Sesi yıllanmış bir aşuğ

FERYAL ÖNEY 

 “Yezidiler günde üç kez güneşe döner, dua ederler. Her isteyen, çoluk çocuk, genç yaşlı olsun, şeyh olsun, emir olsun, herkes güneşin karşısına geçer, içinden ne geçiyorsa güneşe söyler. Belki de insan soyunun şimdiye kadar söylediği en güzel dualar bunlardır. Belki de, en güzel türküler, en güzel şiirler bu dualardan çıkmıştır. Belki de Mezopotamya’nın bütün destanlarının temelinde bu dualar vardır.”

-  Oldu mu sizce çocuklar? Okuyabildim mi istediğiniz gibi? Ne bileyim, pek emin olamadım…

-  Olmaz olur mu Sarkis Abi’ciğim, ancak bu kadar doğal okunabilirdi. Tam da Yaşar Kemal’in romanlarındaki görmüş geçirmiş, yaşlı anlatıcılar gibiydi sesin.

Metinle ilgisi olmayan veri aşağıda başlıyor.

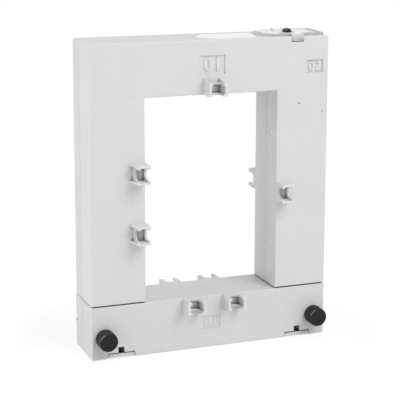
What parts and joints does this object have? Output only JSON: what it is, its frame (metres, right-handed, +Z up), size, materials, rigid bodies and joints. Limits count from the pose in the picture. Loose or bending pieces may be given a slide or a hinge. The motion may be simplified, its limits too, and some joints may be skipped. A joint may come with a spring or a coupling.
{
  "type": "split-core current transformer",
  "caption": "Window-type split-core current transformer: inverted-U coil housing on a screwed-on yoke base, clear terminal cover, thumb screws and clamp sockets.",
  "frame": {"origin": "under the middle of the base, on its bottom face", "axes": "+Z up, front face with the knobs towards -Y, +X to the right seen from the front"},
  "size_m": [0.144, 0.052, 0.183],
  "materials": {
    "grey_housing": "fine satin, light grey",
    "grey_housing_rear": "fine satin, light grey",
    "grey_base": "fine satin, light grey",
    "grey_base_rear": "fine satin, light grey",
    "core_steel": "stacked laminations, ground faces",
    "spring_steel": "bright spring strip",
    "insert_brass": "turned",
    "black_knob": "matte, knurled",
    "stud_steel": "zinc plated",
    "bobbin_plastic": "natural nylon",
    "copper_wire": "enamelled copper turns",
    "wrap_film": "amber film",
    "wire_sleeve": "sleeved lead",
    "foam": "closed-cell foam",
    "terminal_block_plastic": "moulded, light grey",
    "terminal_brass": "stamped",
    "plated_steel": "nickel plated",
    "white_label": "printed-film stock, blank",
    "clear_sheet": "clear film",
    "clear_cover": "clear moulded cover, faintly smoky",
    "black_screw": "black, domed"
  },
  "bodies": {
    "base": {"base_front_shell": "grey_base", "base_rear_shell": "grey_base_rear", "yoke_core": "core_steel", "yoke_spring_left": "spring_steel", "yoke_spring_right": "spring_steel", "stud_insert_left": "insert_brass", "stud_insert_right": "insert_brass"},
    "thumb_screw_left": {"thumb_knob_left": "black_knob", "thumb_stud_left": "stud_steel"},
    "thumb_screw_right": {"thumb_knob_right": "black_knob", "thumb_stud_right": "stud_steel"},
    "upper_body": {"body_front_shell": "grey_housing", "body_rear_shell": "grey_housing_rear", "u_core": "core_steel", "bobbin_left": "bobbin_plastic", "bobbin_right": "bobbin_plastic", "winding_left": "copper_wire", "winding_right": "copper_wire", "winding_wrap_left": "wrap_film", "winding_wrap_right": "wrap_film", "winding_link_wire": "wire_sleeve", "lead_wire_left": "wire_sleeve", "lead_wire_right": "wire_sleeve", "core_foam_strip": "foam", "terminal_block": "terminal_block_plastic", "terminal_plate_left": "terminal_brass", "terminal_plate_right": "terminal_brass", "clamp_washer_left": "plated_steel", "clamp_washer_right": "plated_steel", "cover_screw_insert": "insert_brass", "rating_label": "white_label", "label_window": "clear_sheet"},
    "cover": {"terminal_cover": "clear_cover"},
    "sealing_screw": {"cover_screw": "black_screw"},
    "wire_screw_left": {"terminal_screw_left": "plated_steel"},
    "wire_screw_right": {"terminal_screw_right": "plated_steel"}
  },
  "joints": [
    {"name": "body_lift", "type": "slide", "parent": "base", "child": "upper_body", "axis": [0, 0, 1], "range_m": [0, 0.05]},
    {"name": "cover_lift", "type": "slide", "parent": "upper_body", "child": "cover", "axis": [0, 0, 1], "range_m": [0, 0.015]},
    {"name": "sealing_screw_turn", "type": "hinge", "parent": "cover", "child": "sealing_screw", "pos_m": [0.0525, 0, 0.1815], "axis": [0, 0, 1], "continuous": true},
    {"name": "thumb_screw_left_turn", "type": "hinge", "parent": "base", "child": "thumb_screw_left", "pos_m": [-0.0646, -0.016, 0.0128], "axis": [0, -1, 0], "continuous": true},
    {"name": "wire_screw_left_turn", "type": "hinge", "parent": "upper_body", "child": "wire_screw_left", "pos_m": [0.0435, 0, 0.1754], "axis": [0, 0, 1], "continuous": true},
    {"name": "thumb_screw_right_turn", "type": "hinge", "parent": "base", "child": "thumb_screw_right", "pos_m": [0.0646, -0.016, 0.0128], "axis": [0, -1, 0], "continuous": true},
    {"name": "wire_screw_right_turn", "type": "hinge", "parent": "upper_body", "child": "wire_screw_right", "pos_m": [0.0615, 0, 0.1754], "axis": [0, 0, 1], "continuous": true}
  ]
}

Aslında Sarkis Abi tam da kendisi gibiydi o metni okurken. Gerçekte de çok iyi bir anlatıcıydı o. Bu toprakların bizlerden köşe bucak gizlenmiş tarihini, sır olmuş insan hikâyelerini iyi bilen; ulaştığı her yeni bilgiyi, hikâyeyi heyecanla, gözleri parlayarak anlatan, sesi yıllanmış bir aşuğdu, bir dengbéjdi. Kardeş Türküler yolculuğumuz boyunca çok insan hikâyesi dinledik ondan, çok sokak hikâyesi, memleket hikâyesi... Hepsi de gerçekti, yaşanmıştı. Söylediğimiz şarkıların, türkülerin gerçekliğini, yaşanmışlığını tekrar tekrar gözümüzün önüne seren...

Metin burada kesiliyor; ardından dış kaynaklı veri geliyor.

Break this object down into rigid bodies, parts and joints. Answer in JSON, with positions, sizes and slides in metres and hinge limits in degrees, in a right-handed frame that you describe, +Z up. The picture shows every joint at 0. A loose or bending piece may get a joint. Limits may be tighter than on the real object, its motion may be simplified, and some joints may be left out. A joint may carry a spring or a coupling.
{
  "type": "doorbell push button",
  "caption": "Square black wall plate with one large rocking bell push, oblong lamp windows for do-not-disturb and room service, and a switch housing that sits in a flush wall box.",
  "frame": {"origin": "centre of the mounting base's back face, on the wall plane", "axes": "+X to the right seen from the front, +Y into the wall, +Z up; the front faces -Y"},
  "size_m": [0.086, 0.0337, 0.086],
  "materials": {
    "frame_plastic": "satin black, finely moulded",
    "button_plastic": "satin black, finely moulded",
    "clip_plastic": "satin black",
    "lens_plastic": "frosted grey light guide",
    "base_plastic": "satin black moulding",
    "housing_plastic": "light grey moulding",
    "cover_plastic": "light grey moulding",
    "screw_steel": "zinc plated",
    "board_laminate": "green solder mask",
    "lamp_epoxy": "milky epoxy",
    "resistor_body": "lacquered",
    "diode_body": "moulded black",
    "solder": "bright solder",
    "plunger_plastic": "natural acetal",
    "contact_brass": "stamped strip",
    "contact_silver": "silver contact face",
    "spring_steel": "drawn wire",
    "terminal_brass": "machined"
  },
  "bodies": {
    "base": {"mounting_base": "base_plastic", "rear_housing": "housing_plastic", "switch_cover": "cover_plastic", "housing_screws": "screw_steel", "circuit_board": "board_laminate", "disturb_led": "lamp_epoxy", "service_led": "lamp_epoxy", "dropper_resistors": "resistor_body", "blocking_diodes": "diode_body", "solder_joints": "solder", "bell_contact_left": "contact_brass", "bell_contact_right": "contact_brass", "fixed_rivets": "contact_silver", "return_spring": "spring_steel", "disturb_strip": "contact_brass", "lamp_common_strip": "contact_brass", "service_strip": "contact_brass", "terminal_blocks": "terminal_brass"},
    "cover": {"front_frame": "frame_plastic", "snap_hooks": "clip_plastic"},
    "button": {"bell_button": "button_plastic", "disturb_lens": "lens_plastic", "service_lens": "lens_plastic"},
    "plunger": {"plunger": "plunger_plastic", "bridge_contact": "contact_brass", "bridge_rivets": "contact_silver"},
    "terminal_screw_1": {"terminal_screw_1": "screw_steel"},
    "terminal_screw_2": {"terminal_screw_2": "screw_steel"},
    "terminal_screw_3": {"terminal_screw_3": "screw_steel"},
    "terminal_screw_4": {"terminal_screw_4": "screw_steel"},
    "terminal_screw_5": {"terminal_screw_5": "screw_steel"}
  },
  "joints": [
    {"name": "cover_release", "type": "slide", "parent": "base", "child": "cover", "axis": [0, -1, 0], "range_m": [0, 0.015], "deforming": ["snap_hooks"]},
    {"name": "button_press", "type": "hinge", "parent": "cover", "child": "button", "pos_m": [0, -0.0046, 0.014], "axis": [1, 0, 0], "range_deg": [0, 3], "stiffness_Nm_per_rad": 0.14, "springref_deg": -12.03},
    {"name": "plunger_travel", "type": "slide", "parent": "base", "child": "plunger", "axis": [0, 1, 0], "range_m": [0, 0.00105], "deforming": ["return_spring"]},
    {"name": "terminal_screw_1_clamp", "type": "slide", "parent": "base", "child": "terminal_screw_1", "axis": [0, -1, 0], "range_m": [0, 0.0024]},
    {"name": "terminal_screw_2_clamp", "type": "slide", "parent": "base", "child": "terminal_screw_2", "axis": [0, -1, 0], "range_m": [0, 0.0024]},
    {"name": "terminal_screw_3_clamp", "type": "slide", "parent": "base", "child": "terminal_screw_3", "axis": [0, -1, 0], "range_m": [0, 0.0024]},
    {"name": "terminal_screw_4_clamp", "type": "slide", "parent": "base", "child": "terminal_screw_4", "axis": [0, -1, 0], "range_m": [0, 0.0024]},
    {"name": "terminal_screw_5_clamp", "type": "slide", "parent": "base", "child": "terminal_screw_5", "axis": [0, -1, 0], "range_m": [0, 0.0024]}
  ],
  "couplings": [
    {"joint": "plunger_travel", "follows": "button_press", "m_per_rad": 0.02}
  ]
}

5 Mart akşamı, İstanbul’daki konserimizde ‘Kerwané’yi, Yaşar Kemal’in ‘Fırat Suyu Kan Akıyor Baksana’ romanından aldığımız, Sarkis Abi’nin zamanında seslendirdiği ‘Yezidiler’ bölümüyle açtık. Yaşar Kemal’i anmak, “Ruhu şad olsun” demek için. O an aklımızın ucundan geçmezdi yakın bir zamanda Sarkis Abi’mizi de yolcu edeceğimiz.

İyi ki bu dünyadan geçtin Sarkis Abi, iyi ki tanıdık seni, dinledik anlattığın hikâyeleri, şarkılarımızı çalıştık birlikte. İyi ki sesini, ruhunu kattın albümümüze. Şimdi bize yadigâr kalan o sesle, sesinle avunuyoruz.